My question that pertains to this topic is couldn't we find a means producing a rocket that generates enough propulsion to do this?

My Thoughts:

Well there are a few factors that we need to take into consideration, but I'll stick to the most simplistic.

The earth rotates at X amount of miles per minute.
So we would need to stop earth's rotation for a brief duration of time.

Easily done however, attach two of these rockets on opposite sides of the globe to counter act the rotation and stop the rotation entirely.

Next we launch a third rocket to physically move the planet X amount of miles.

Than we launch a fourth rocket to regenerate earth's rotation.

Well some may ask how do we attack this rocket to earth....

Couldn't you bury an anchor roughly half way to the center of the earth?

2007-12-30 17:18:41 · 3 answers · asked by NA N 1 in Science & Mathematics Astronomy & Space

As for the amount of energy needed to produce the propulsion. Could we not split quarks to do so?

This maybe far fetched, but I don't think its any more far fetched than hurling a huge asteroid past earth several millions of times and risk smashing it into earth.

Also the recently discovered how to amplify the speed of light could we do this with a low heat producing light to say push earth?

2007-12-30 17:23:18 · update #1

3 answers

Ill bite and say that it could be done. But looking into the mass ratios of rockets, the best rockets for oxygen and kerosene , is about 25:1 thrust to weight ratio…. Earth’s mass is 5.98 x 10 e-24 kg…. so you’d one hell of a BIG ROCKET to pull the Earth.

2007-12-30 18:13:40 · answer #1 · answered by TicToc.... 7 · 0 0

The link to the question you're following-up doesn't seem to be working.

The title of your question asks whether the earth is moving closer to the sun or farther. You'd know that the earth's orbit is elliptical, so it will be closer to the sun at some times than at others. Now, is this ellipse itself changing? For virtually all practical purposes it's not, but if you look carefully, the earth is *very* slowly moving away from the sun. Details about this are in the reference below.

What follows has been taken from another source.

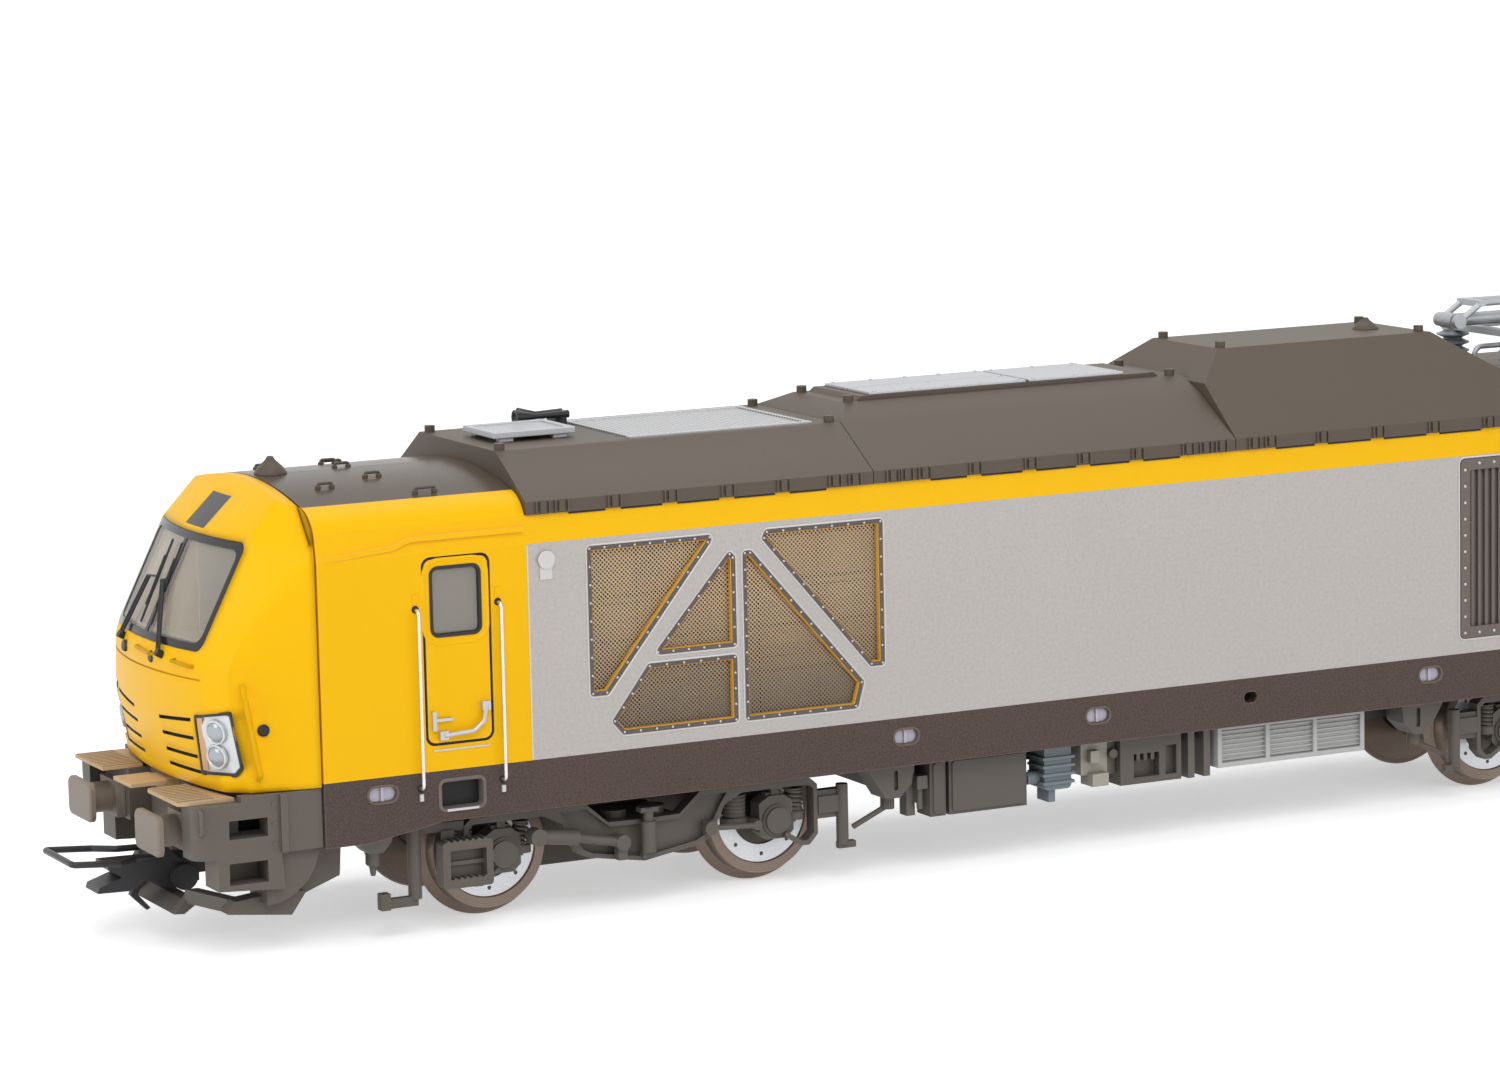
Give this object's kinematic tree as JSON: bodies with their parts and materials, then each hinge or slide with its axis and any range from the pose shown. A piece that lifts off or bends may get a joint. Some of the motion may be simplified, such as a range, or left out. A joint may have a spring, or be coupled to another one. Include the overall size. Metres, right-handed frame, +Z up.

Now coming to your other questions. All of it is far-fetched to the extend of being impossible.
Let's assume the anchoring is possible (though man has never penetrated to beyond a few kilometres into earth), but then generating enough speed for a rocket of realizable dimensions to produce any perceptible movement of the earth is unachievable. Imagine a rocket of 1000000 tonnes (unimaginable by itself). Here are results of some simplistic calculations on momentum conservation:
* To change the earth's rotational speed (at surface) by 1micrometre per second with two such rockets, each would have to move at 5 times the speed of light.
* To give the earth's centre-of-mass a change in speed of 1micrometre/sec, it would need to move at 20 times the speed of light.
Both are physically impossible.

Sorry to disappoint your fertile imagination, but we don't call Earth mother for nothing...

About the other concepts you speak - splitting quarks and speeding-up light. I'm not saying it's all impossible... but I hope you believe in rebirths also, for you'd need many of them if at all some such thing were to come true.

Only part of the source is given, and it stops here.